The Wild Bunch.

There is a famous scene near the end of The Wild Bunch when the Bunch, determined and desperate, make a sudden stand against the grinning, grotesque General Mapache and his army of cut-throats and mercenaries. Returning to reclaim the Mexican companion who they had betrayed to the rebels, they arrive to find Mapache's knife at his neck, and Pike, tired of being so tired, summons up all the strength he had saved for the remainder of his life to demand "We want Angel". It is one of those pivotal, fateful lines, tiny as the absolute tip of a mountain where the slope breaks like a straw and plummets sharply downwards, and we cringe even as it is said, knowing already with what malicious glee the General will grant them their wish, giving them their angel by slashing it free from the neck of his captive. It is one of the singlemost sickening scenes in modern cinema, this tawdry denial of identity and existence and meaning, this debasement of the symbolism of our lives to the status of a bad pun by a leering conman. And yet, by freeing the angel of the only member of the Bunch who had one, by giving the gang not the body but the soul of their companion, Mapache also gives them the opportunity to reclaim their own.

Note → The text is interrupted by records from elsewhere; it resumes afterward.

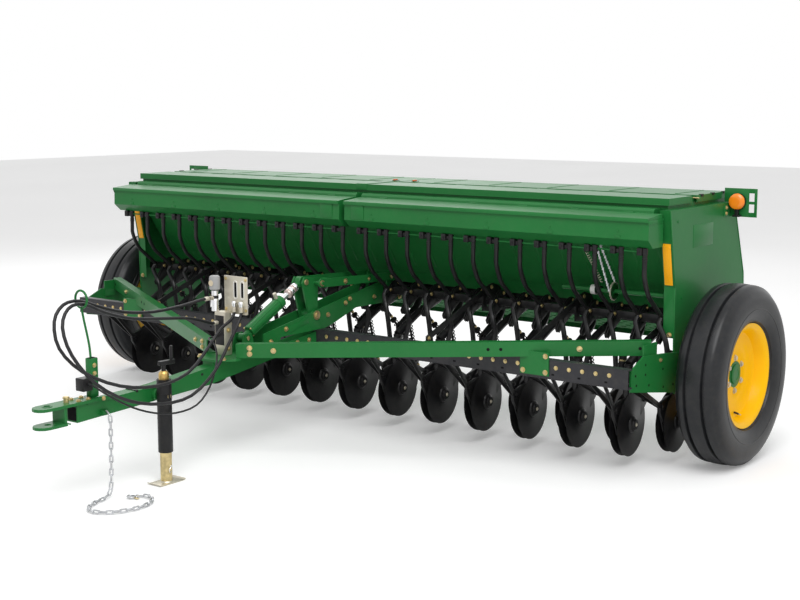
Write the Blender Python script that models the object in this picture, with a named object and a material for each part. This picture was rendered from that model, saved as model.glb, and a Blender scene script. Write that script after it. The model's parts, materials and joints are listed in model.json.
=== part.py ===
"""A towed end-wheel seed drill, parked on its two wheels and its tongue jack.

Units are metres. The drill frame has X across the machine (the machine's own left is +X), Y back from the
wheel axle (the tongue points to -Y) and Z up from the ground. The empty "seed_drill" moves the machine
so that the world origin lies on the ground under the middle of its box.
"""

import math

import bmesh
import bpy
from mathutils import Matrix, Vector

# ---- Driving dimensions --------------------------------------------------------------------------
GAP = 0.0003  # between two pieces that touch
PIN_PLAY = 0.001  # between a pin and the eye that turns on it

ROWS = 26
ROW_PITCH = 0.1524
FIRST_ROW_X = ROWS / 2 * ROW_PITCH  # the leftmost opener row

WHEEL_RADIUS = 0.482
TYRE_WIDTH = 0.25
WHEEL_X = 2.223  # centre plane of a tyre
RIM_RADIUS = 0.2795
RIM_WIDTH = 0.172
HUB_RADIUS = 0.059
HUB_FACE_X = 2.244  # outer face of the hub cap
SPINDLE_RADIUS = 0.035
WHEEL_SIDES = 24

TIP_Y = -2.80  # front of the hitch clevis
REAR_Y = 0.72  # rear of the walkboard

PANEL_X = 2.03  # outer face of an end panel
PANEL_T = 0.006
BOX_WALL = 0.005
BOX_TOP_Z = 1.362  # top of the end panels
LID_Z = (1.381, 1.418)
LID_HALF_X = 1.988
LID_GAP = 0.012  # between the left and right lids
DECK_Y = (-0.323, -0.060)
LID_Y = (-0.004, 0.392)
HINGE_Y, HINGE_Z = -0.028, 1.400
RIM_INSET = 0.013  # from a lid's edge to the hopper rim under it
SHEET = 0.005

HOPPER_BREAK_Z = 1.20  # the walls slope in below this
HOPPER_KNEE_Z = 0.88  # and a little steeper below this
HOPPER_FLOOR_Z = 0.81
HOPPER_FLOOR_HALF_Y = 0.075
FRONT_BOX_HALF_X = 1.994
FRONT_BOX_GAP = 0.04  # between the two halves
FRONT_BOX_Y = (-0.555, -0.395)
FRONT_BOX_Z = (1.178, 1.325)
FRONT_BRIDGE_HALF_X = 1.94
FRONT_LID_HINGE = (-0.402, 1.352)

RAIL_Y = (-0.837, -0.790)
RAIL_Z = (0.515, 0.615)
RAIL_T = 0.007
RAIL_HALF_X = 2.046
DRAWBAR_PIN = (-0.806, 0.565)
PIVOT_ROD_R = 0.012
BEARING_ROWS = (2, 9, 15, 22)
ROCKSHAFT = (-0.205, 0.775)
ROCKSHAFT_SIDE = 0.045
ROCKSHAFT_CLEARANCE = 0.0062  # between its corners and a bore that it turns in
ROCKSHAFT_BORE = ROCKSHAFT_SIDE / math.sqrt(2) + ROCKSHAFT_CLEARANCE
FEED_SHAFT = (0.0, 0.776)
BRACE_ROWS = (4, 8, 18, 22)
MAIN_TUBE_Y = (0.09, 0.17)
MAIN_TUBE_Z = (0.69, 0.77)

DISC_RADIUS = 0.1715
FRONT_HUB = (-0.40, 0.232)
REAR_HUB = (-0.18, 0.232)

TONGUE_HALF_X = 0.038
SADDLE_Z = 0.5637  # top of the plate that the arms and the upper beam bolt to
ARM_FRONT = (0.108, -1.567, 0.602)
ARM_REAR = (2.024, -0.5545, 0.680)
ARM_HEIGHT = 0.076
PARKED_X = (0.055, 0.105)  # the parked hose ends

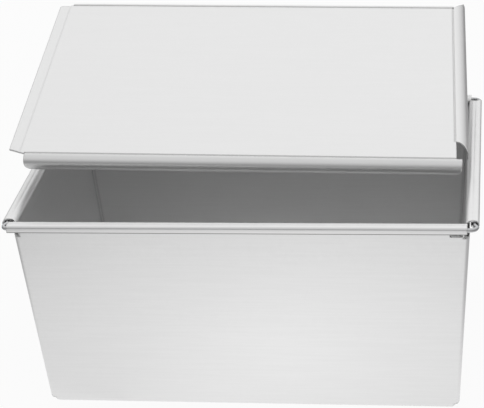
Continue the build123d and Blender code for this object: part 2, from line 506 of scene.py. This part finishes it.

Even though the crisp choreography of the walk of the Wild Bunch on their way to their fate has something of the stage-managed, demonstrative demises of our Clarissas and our Cleopatras, the bloody massacre in which they die is far from romantic; but they themselves succeed in becoming mythmakers of their own in deaths which do not mould themselves to our consciousness, but force our consciousness to mould itself to them.

Like everything that means anything, what is left of the Wild Bunch is true not because it coheres with everything else we believe, but because it is too colossal to fit a whole wide world, let alone one little system. The twilight of the Wild Bunch, like every morning of our own, is so immense that we can only begin to believe it by believing it just one gunshot at a time.